RREF, by contrast, is completely determined by the pivot positions, because scaling each pivot to exactly 1 and eliminating all entries above and below removes all degrees of freedom. This is the RREF uniqueness theorem, proved (among other places) in Theorem 1 of Gilbert Strang's Introduction to Linear Algebra.
The uniqueness of RREF has a practical consequence: if two people solve the same problem by different sequences of row operations, they get the same RREF at the end. This makes RREF a reliable basis for checking work.
Is There an Online REF Calculator?
Most online matrix calculators — including this one — compute RREF rather than REF, because RREF is more useful and unique. To get a REF, you can stop the Gauss-Jordan algorithm partway through: once you have zeros below each pivot (Gaussian elimination complete), stop before back-eliminating above pivots and before scaling pivots to 1.

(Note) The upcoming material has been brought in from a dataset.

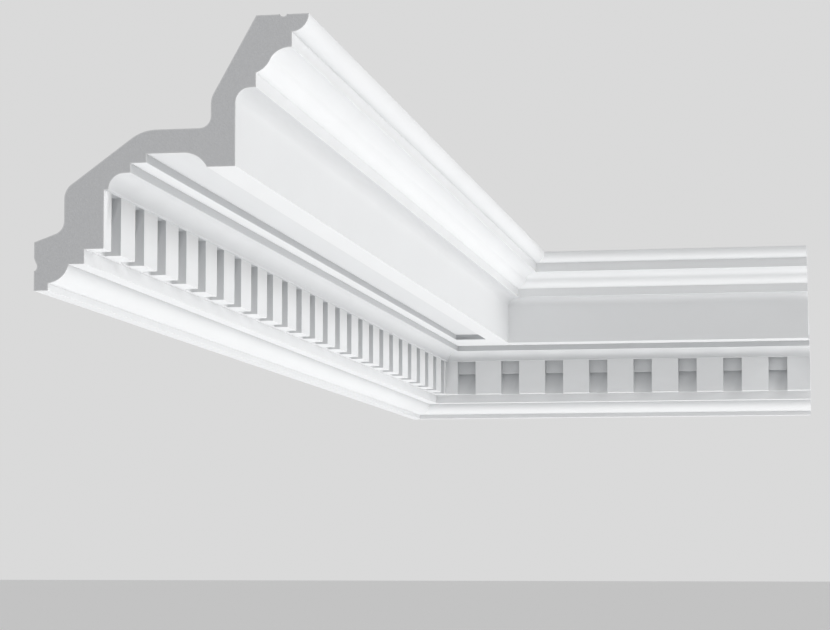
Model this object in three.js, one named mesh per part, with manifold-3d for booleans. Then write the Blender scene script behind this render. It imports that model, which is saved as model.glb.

The RREF calculator shows every row operation. If you want a specific REF, you can read off the intermediate matrix state after forward elimination (zeros below all pivots) and before back elimination. Look for the state where the matrix first achieves upper triangular form.
Frequently Asked Questions
What is the difference between REF and RREF?
REF: zero rows at bottom, staircase pivots, zeros below pivots. RREF: all of REF plus pivots = 1 and zeros above pivots. REF is not unique; RREF is unique.
Is RREF unique?
Yes. Every matrix has exactly one RREF. This is the RREF uniqueness theorem. REF is not unique — different elimination sequences produce different REFs of the same matrix.
When should I use REF instead of RREF?
REF is faster by hand and sufficient for solving Ax = b with back substitution or for computing determinants. RREF is needed for direct solution reading, matrix inversion, null space computation, and canonical analysis.
Does the RREF calculator show REF?
The calculator computes the full RREF. You can see the intermediate REF state by examining the step where forward elimination finishes — look for the first state where all entries below pivots are zero but before back-elimination above them begins.